What lawyers can do to get better ROI from pay per click ads
Ultimately, we hope that attorneys will build a web presence that obviates the need to spend money on disposable advertising. At LawLytics, that’s exactly what we help them do by giving them the tools and training necessary to break free of dependence on marketers. However, if your law firm is dependent on pay per click ads, here are some things that you can do to stop the bleeding.
- Make sure that you have ownership of, access to, and control over your ad accounts. Even if you never log in, the fact that you can if you want to will decrease the likelihood of the wool being pulled over your eyes.
- Set your paid searches to appear only in geographic areas where you take cases, or where cases are likely to come from.
- Spend a little time thinking about what your potential clients are actually searching for, and use those terms instead of broad catch-all phrases like “lawyers” and “dui” and “divorce” and “bankruptcy.”
- Spend a little time creating landing pages that speak to the individual searches. You can easily do this in minutes using LawLytics.
- Spend a little time creating targeted copy that matches with the keywords that you use in each ad.
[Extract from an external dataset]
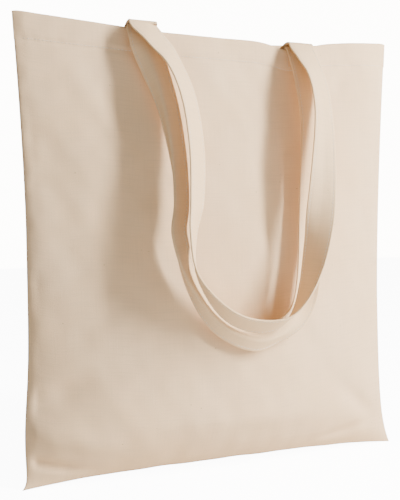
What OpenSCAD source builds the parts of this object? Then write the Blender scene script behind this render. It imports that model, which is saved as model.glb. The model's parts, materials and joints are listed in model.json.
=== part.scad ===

We want to reiterate once again that no matter what you do to optimize your law firm’s pay per click marketing, it will always be less efficient than a solid online presence that attracts free traffic. No matter how efficient your ads, the second you turn them off and stop paying for them, you will derive no further benefit from them. For that reason, we recommend using pay-per-click ads only when necessary, and only as a supplement (or interim measure) to a well-planned and executed strategy to build sustainable and free traffic.